In 1936 sociologist Arthur F. Raper published his comparative study of Macon and Greene counties, Preface to Peasantry, which exposed the racial and economic inequalities of Georgia and the South. Raper sought to determine the effects of plantation life in those counties, arguing that slavery and sharecropping had created a culture of dependence. The end of plantation society was thus, according to Raper, a “preface to American peasantry.”
Macon County has been the home of several famous Georgians. Writers John Donald Wade, a member of the Vanderbilt Agrarian movement, and Adrienne Bond, a vice president of Mercer University, lived there, as did Sam Henry Rumph, who developed the Elberta Peach. Named for his wife, the Elberta Peach led to Georgia’s nickname, the Peach State.
Agriculture has always been at the heart of Macon County’s economy. In addition to peaches, more milk is produced there than in any other county in Georgia.

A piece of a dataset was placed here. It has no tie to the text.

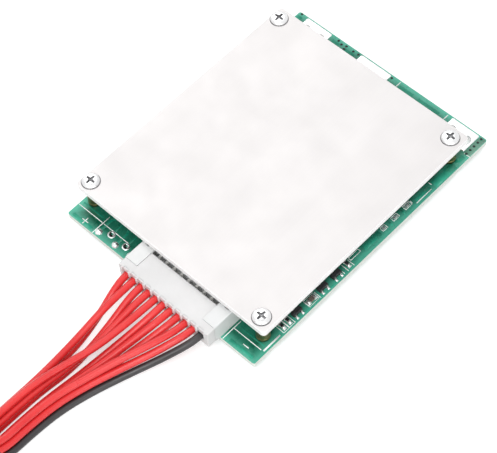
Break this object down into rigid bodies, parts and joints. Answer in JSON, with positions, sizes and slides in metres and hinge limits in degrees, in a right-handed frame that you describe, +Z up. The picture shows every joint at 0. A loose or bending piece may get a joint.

Macon County High School is located in Montezuma, one of the largest cities in the county. Named after the famous Aztec leader by soldiers returning from the Mexican War (1846-48), Montezuma is also home to the county’s newspaper, the Citizen-Georgian, and has survived several floods, perhaps the greatest of which was the flooding of the Flint River in 1994. Other incorporated towns in the county are Ideal and Marshallville.
Tourist attractions abound in Macon County. In addition to Andersonville National Historic Site, there is a historic driving tour of the county. Whitewater Creek Park offers hiking and camping, and tourists may also visit a large Mennonite community that runs Yoder’s Deitsch Haus Restaurant, Bakery and Gift Shop. Annual celebrations include the Festival of Camellias, the Crape Myrtle Festival, the Beaver Creek Festival, and the Oglethorpe Fall Festival.
According to the 2020 U.S. census, the population was 12,082.